Dr. Ark
Dr. Tavinder K. Ark, PhD is a medical education researcher and psychometrician whose work focuses on assessment, measurement, and the integration of technology in health professions education. She holds a doctorate in Measurement, Evaluation, and Research Methodology, with advanced training in Generalizability Theory, structural equation modeling, and large-scale data infrastructure development, and serves as a Professor in the Medical Education Department at the City College of New York School of Medicine, with adjunct appointments at the Data Science Institute and the Medical College of Wisconsin. Her scholarship is widely cited across medical education, psychometrics, and educational technology
Dr. Ark’s research spans workplace-based assessment, communication skills measurement, and the use of advanced analytic approaches to understand learner performance across clinical contexts. She has co-authored multi-year studies examining validity evidence for communication and clinical skills assessments in OSCEs, as well as well as growth trajectories of learner’s communication styles. Her work also examines how structured educational data—such as professional identity, communication, and clinical performance measures—relates to meaningful educational and clinical outcomes, contributing both methodological rigor and practical insight into formative and summative assessment practices.
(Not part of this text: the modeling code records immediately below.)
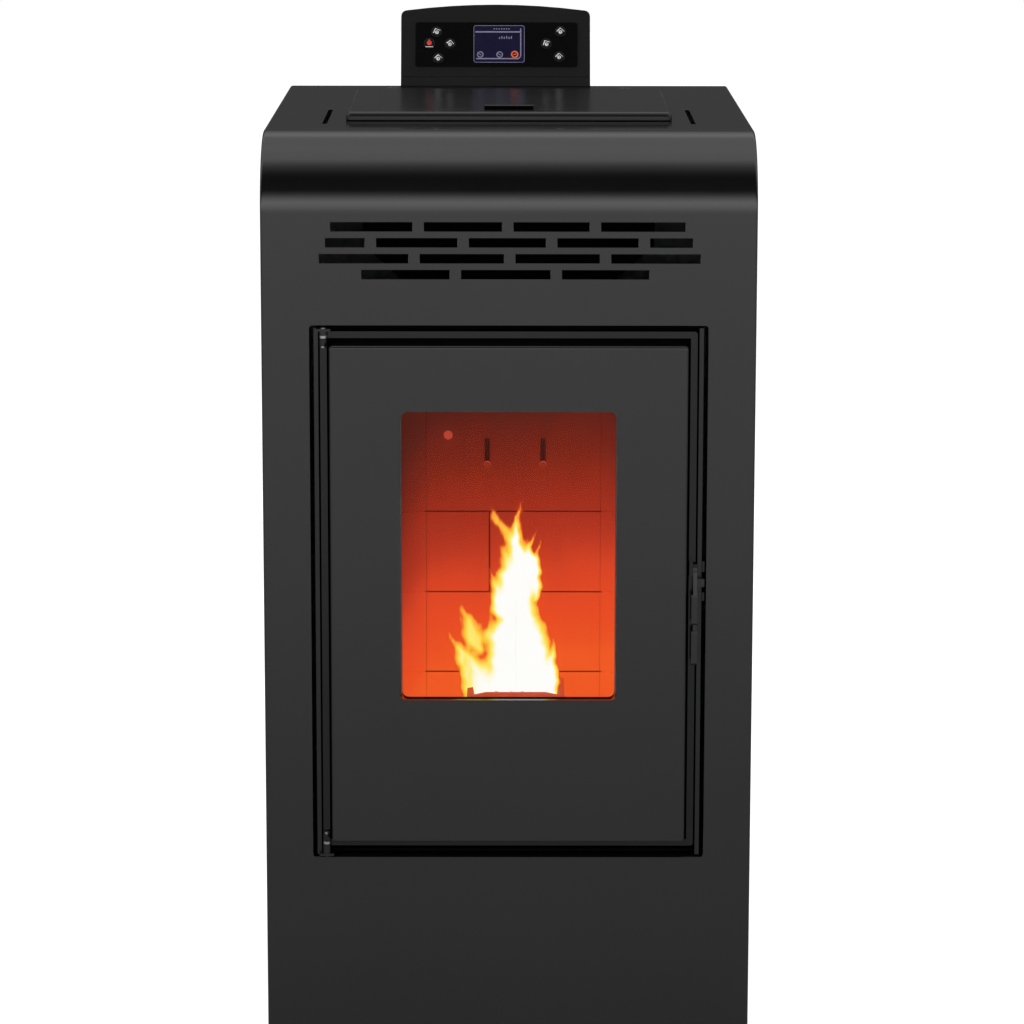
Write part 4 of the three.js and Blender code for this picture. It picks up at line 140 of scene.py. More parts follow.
class Tree:
    """A node tree. Every node comes from its node method."""

    def __init__(self, tree):
        self.tree = tree

    def node(self, kind, settings=None, sockets=None):
        made = self.tree.nodes.new(kind)
        for name, value in (settings or {}).items():
            if name == "stops":
                self.set_stops(made.color_ramp, value)
            else:
                setattr(made, name, value)
        for key, value in (sockets or {}).items():
            self.feed(self.pick(made.inputs, key), value)
        return made

    @staticmethod
    def set_stops(ramp, stops):
        while len(ramp.elements) < len(stops):
            ramp.elements.new(1)
        for element, (place, colour) in zip(ramp.elements, stops):
            element.position = place
            element.color = (*colour, 1)

    @staticmethod
    def pick(sockets, key):
        """A socket by its number, or the first one in use that has the name."""
        if isinstance(key, int):
            return sockets[key]
        return next(socket for socket in sockets if socket.enabled and socket.name == key)

    def feed(self, socket, value):
        if isinstance(value, Amount):
            value = value.socket
        if isinstance(value, bpy.types.Node):
            value = next(output for output in value.outputs if output.enabled)
        if isinstance(value, bpy.types.NodeSocket):
            self.tree.links.new(value, socket)
        elif socket.type == "RGBA":
            socket.default_value = (*value, 1)
        else:
            socket.default_value = value

    def amount(self, kind, settings=None, sockets=None, output=0):
        made = self.node(kind, settings, sockets)
        return Amount(self, self.pick(made.outputs, output))

    def math(self, operation, *operands):
        return self.amount("ShaderNodeMath", {"operation": operation}, dict(enumerate(operands)))

    def vector(self, operation, first, second):
        """Vector Math on two vectors, or on a vector and the number that scales it."""
        key = "Scale" if operation == "SCALE" else 1
        return self.node("ShaderNodeVectorMath", {"operation": operation},
                         {0: first, key: second}).outputs[0]

    def split(self, vector):
        """A vector's three numbers."""
        parts = self.node("ShaderNodeSeparateXYZ", {}, {"Vector": vector})
        return [Amount(self, output) for output in parts.outputs]


class Finish(Tree):
    """A material with one Principled surface, patterned on Object coordinates."""

    def __init__(self, name, **constants):
        self.material = bpy.data.materials.new(name)
        super().__init__(cleared(self.material))
        self.surface = self.node("ShaderNodeBsdfPrincipled")
        self.output = self.node("ShaderNodeOutputMaterial", {}, {"Surface": self.surface})
        self.place = self.node("ShaderNodeTexCoord").outputs["Object"]
        for socket, value in constants.items():
            self.set(socket.replace("_", " ").title().replace("Ior", "IOR"), value)

    def set(self, socket, value):
        self.feed(self.surface.inputs[socket], value)

    def axes(self):
        return self.split(self.place)

    def noise(self, size, detail=2.0, along=(1, 1, 1)):
        """Soft noise from 0 to 1, whose blotches are about size metres wide, divided by a number
        along each axis."""
        place = self.vector("MULTIPLY", self.place, along)
        return self.amount("ShaderNodeTexNoise", {},
                           {"Vector": place, "Scale": 1 / size, "Detail": detail}, "Fac")

    def cells(self, size, feature="F1", output="Distance"):
        return self.amount("ShaderNodeTexVoronoi", {"feature": feature},
                           {"Vector": self.place, "Scale": 1 / size}, output)

    def blend(self, factor, first, second):
        return self.node("ShaderNodeMix", {"data_type": "RGBA"},
                         {"Factor": factor, "A": first, "B": second}).outputs[2]

    def tint(self, factor, colour, low, high):
        """Sets the base colour, from low to high times a colour."""
        self.set("Base Color", self.blend(factor, [c * low for c in colour],
                                          [c * high for c in colour]))

    def overlay(self, factor, colour, roughness, shine):
        """Lays a duller surface over the first one, as far as the factor says."""
        dull = self.node("ShaderNodeBsdfPrincipled", {},
                         {"Base Color": colour, "Roughness": roughness,
                          "Specular IOR Level": shine})
        mixed = self.node("ShaderNodeMixShader", {}, {0: factor, 1: self.surface, 2: dull})
        self.feed(self.output.inputs["Surface"], mixed)

    def ramp(self, factor, *stops):
        return self.node("ShaderNodeValToRGB", {"stops": stops}, {"Fac": factor}).outputs["Color"]

    def bump(self, height, distance, strength=1.0):
        self.set("Normal", self.node("ShaderNodeBump", {},
                                     {"Height": height, "Distance": distance,
                                      "Strength": strength}).outputs[0])


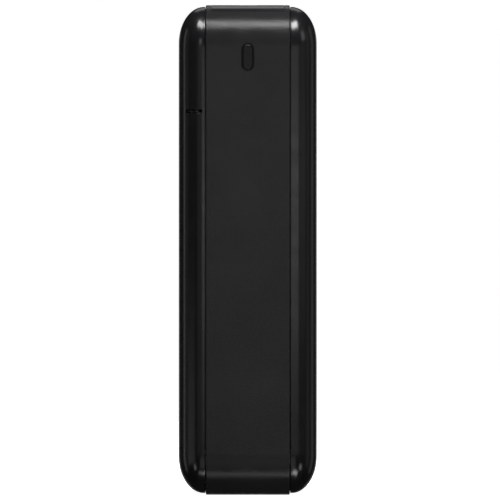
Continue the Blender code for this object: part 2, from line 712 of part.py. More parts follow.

More recently, Dr. Ark’s research advances AI-enabled approaches to clinical reasoning assessment and narrative feedback, integrating classical psychometrics with explainable AI and qualitative methods. A central focus of this work is the design and evaluation of learner- and educator-facing data visualizations and dashboards that support sense-making, reflection, coaching, and calibration. These tools translate multidimensional assessment data into actionable insights by making patterns of performance, growth trajectories, feedback quality, and equity visible at individual and programmatic levels. Across projects, Dr. Ark blends measurement theory, human-centered analytic design, and emerging technologies to improve the transparency, validity, and trustworthiness of assessment systems in health professions education.